Exactly. Containers are intended to be views into the data the decoder is holding at the current coding path, and conforming implementations should allow you to ask for any type of container you want, as many times as you want (and just be prepared to handle a type mismatch for keyed vs. unkeyed containers, if relevant).

cocoaphony · August 20, 2022, 2:58pm

I've been experimenting with exactly those kinds of things, by first extracting the relevant section of the data without fully parsing it:

let scanner = JSONScanner()
// Extract the subdata of the second element under "groups"
let groupJSON = try scanner.extractData(from: Data(jsonString.utf8), 
                                        forPath: ["groups", 1])
let group = try JSONDecoder().decode(Group.self, from: groupJSON)

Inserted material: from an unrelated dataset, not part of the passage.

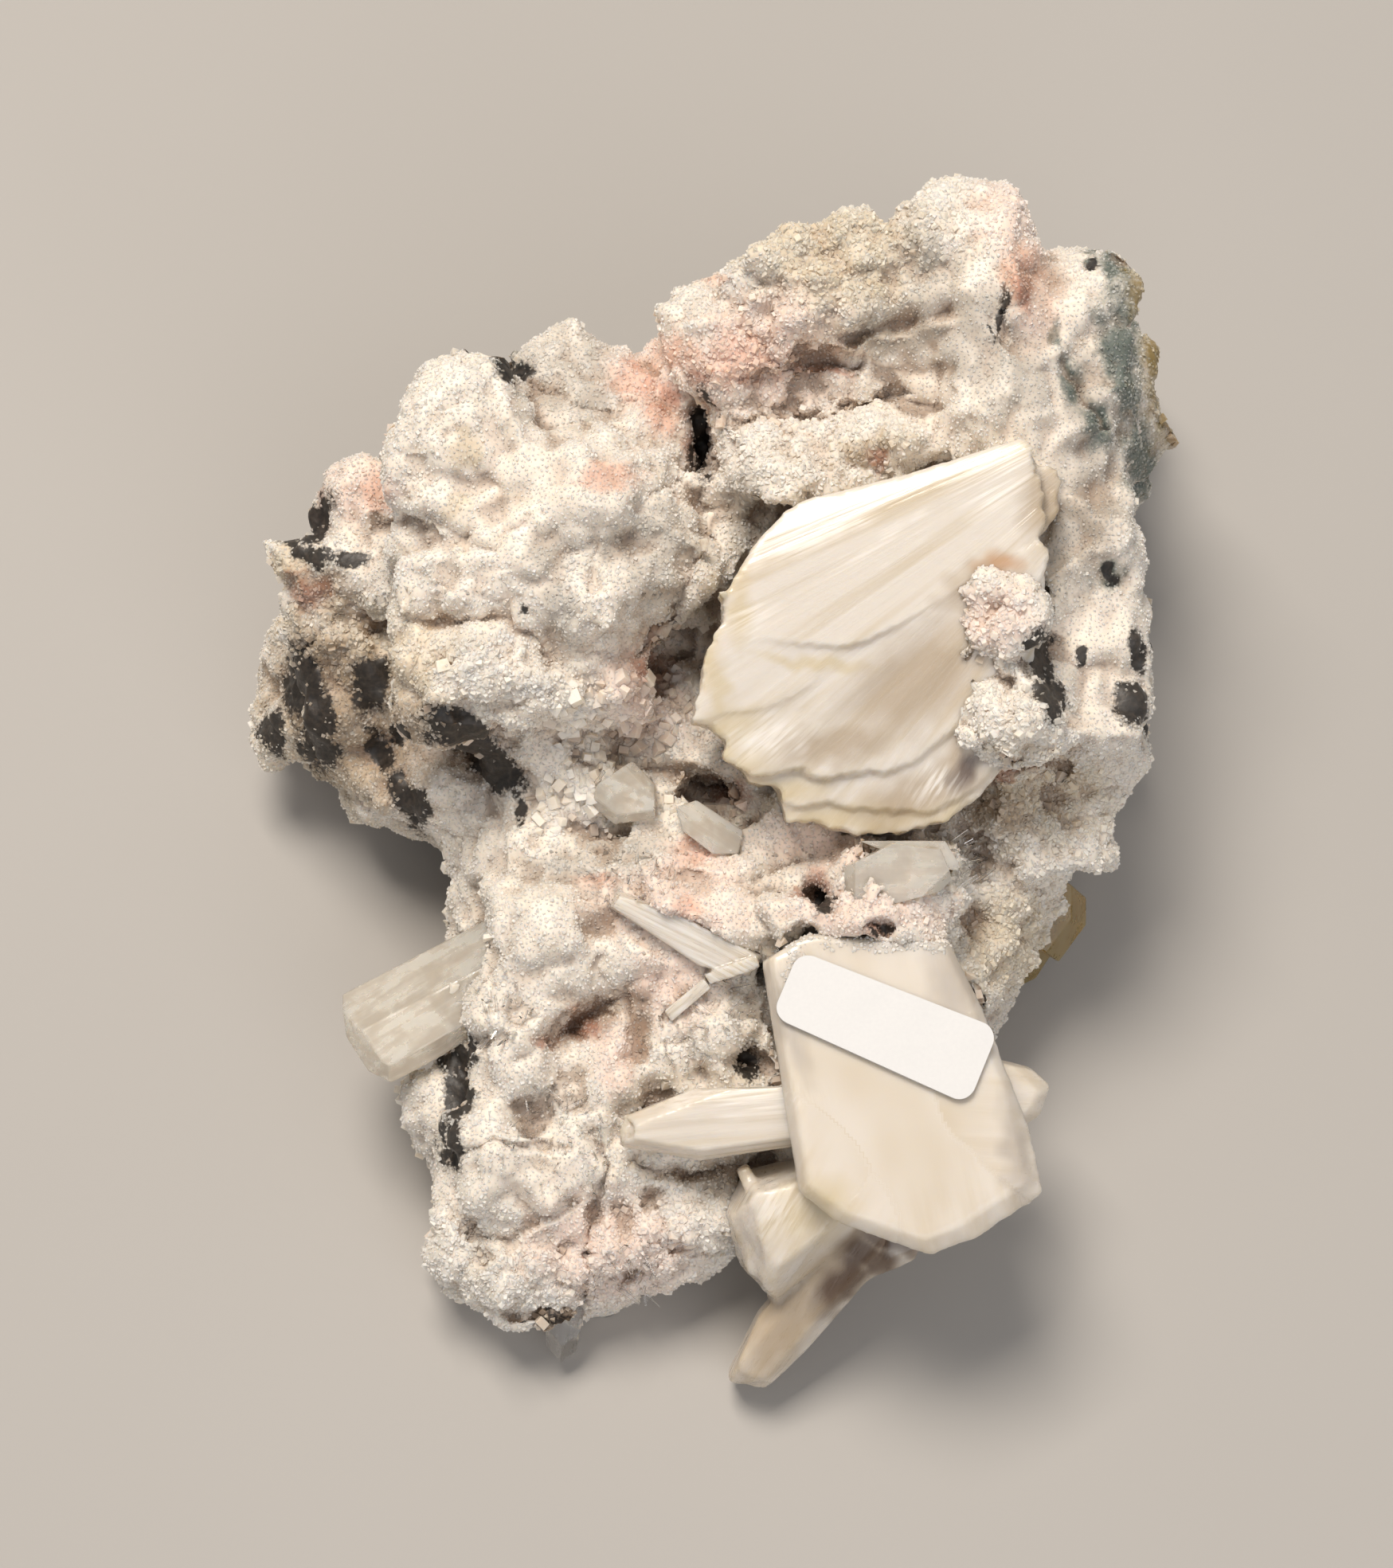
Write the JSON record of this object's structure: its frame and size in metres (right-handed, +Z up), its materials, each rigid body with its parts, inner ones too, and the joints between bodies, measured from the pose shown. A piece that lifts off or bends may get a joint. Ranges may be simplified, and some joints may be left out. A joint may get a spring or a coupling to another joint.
{
  "type": "stilbite mineral specimen",
  "caption": "Stilbite crystal blocks and fan on a lump of zeolite druse and basalt, with a flat resting base and a blank paper sticker.",
  "frame": {"origin": "on the flat base it rests on, under the middle of the display face", "axes": "+Z up from the flat base, +Y from the front foot to the back, along the specimen's length, +X to the right seen from the front"},
  "size_m": [0.0864, 0.1071, 0.0556],
  "materials": {
    "zeolite_druse": "matt sugary crust of small crystals with pink, grey and dark basalt patches",
    "cream_stilbite": "pearly, finely striated along each crystal",
    "glassy_zeolite": "glassy, clear to slightly milky",
    "honey_calcite": "waxy, slightly see-through",
    "white_paper": "matt paper"
  },
  "bodies": {
    "root": {"matrix": "zeolite_druse", "stilbite_fan": "cream_stilbite", "stilbite_block": "cream_stilbite", "stilbite_blade": "cream_stilbite", "stilbite_splinter": "cream_stilbite", "stilbite_needle": "cream_stilbite", "glassy_crystal_left": "glassy_zeolite", "glassy_crystal_foot": "glassy_zeolite", "glassy_crystal_centre": "glassy_zeolite", "glassy_fan": "glassy_zeolite", "glassy_crystal_right": "glassy_zeolite", "honey_crystal": "honey_calcite", "label": "white_paper"}
  },
  "joints": []
}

The non-Darwin JSONParser is particularly amenable to being hacked on and experimented with. :D

Stan_Smida · August 21, 2022, 11:07am

What you are trying to solve is a common problem since Codable was introduced. My rule of thumb is to avoid to try to go against the design but play by the rules. Regarding Codable it is fairly acceptable to do so since property wrappers were introduced. In your case like with @Contained<[Person]>(in: "response", "result"). It can get noisy but it is solid. I know that I'm not going to get into troubles with this in the future. I use these a lot do deal with many problems that I'm otherwise unable to naturally solve on Coders. Like for instance to support different types of internet time formats etc. Actually I've needed so many of them (correctors, dealing with optionals, enums resilient to unknowns, ...) that I've found it better to have a general @Transcoded<Transformer> to keep all those "Codable add-ons" under a single namespace.
This isn't a direct answer to your question though. I don't have any. I just feel more safe to do these adjustments on Codables instead of Coders.